There is a phenomenon referred to as Peukert’s Law. To get the real storage capacity of the battery, you need to understand that the amount of energy stored is dependent on the battery’s discharge rate. The greater the rate of discharge, the lower the delivered capacity will be.
Unfortunately, most manufacturers know that at this point in the conversation most people’s eyes glaze over, so they don’t advertise a Peukert’s exponent. Now consider Peukert’s Law can be affected by things like temperature and battery age, and you can throw your estimates right out the window. See why I tried to keep the article simple?
So for people that don’t want to get to bogged down in the equations, I always suggest overestimating your needs a bit.
Ok, I hope I didn’t lose you there; but don’t worry, we are almost home. Now we can estimate how many solar panels we need to maintain our system.
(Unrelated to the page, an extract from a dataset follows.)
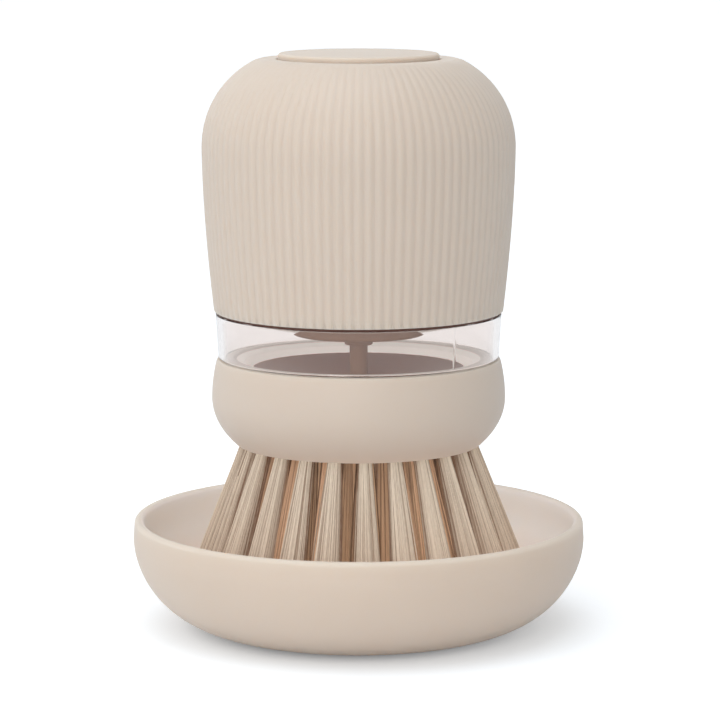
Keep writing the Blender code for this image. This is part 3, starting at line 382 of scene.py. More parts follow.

Let’s say you have a 100-watt panel. You want to take that number and multiply it by the number of direct sunlight hours you have in a day. So let’s say you average about 6 hours of direct sun a day, that one panel can produce 600 watts a day.
Panel watts x hours of sun = Daily Output
Next, take your daily wattage needs, in the case above 9600, and divide it by the daily panel output.
Daily Need divided by Daily Output = Number of Panels
So in the case above, to achieve my 9600 watts a day, I would need sixteen 100 watt panels. Now, of course, this will depend on the wattage of your panels, but you should be getting a better idea of what you need to power your setup.
For the 9600 watt system, I need sixteen 100-watt panels and four 200-AH batteries.
Remember these are baseline figures to help with your estimation; in the real-world, these are only numbers and just like all areas of preparedness you need to compensate for failure points. It’s better to go a little bigger and overcompensate, because when it comes to off-grid power there are hundreds of factors that we can’t account for that are going to popup at some point down the road. If a ten-day storm comes through and you lose the sun, you need to have a backup plan!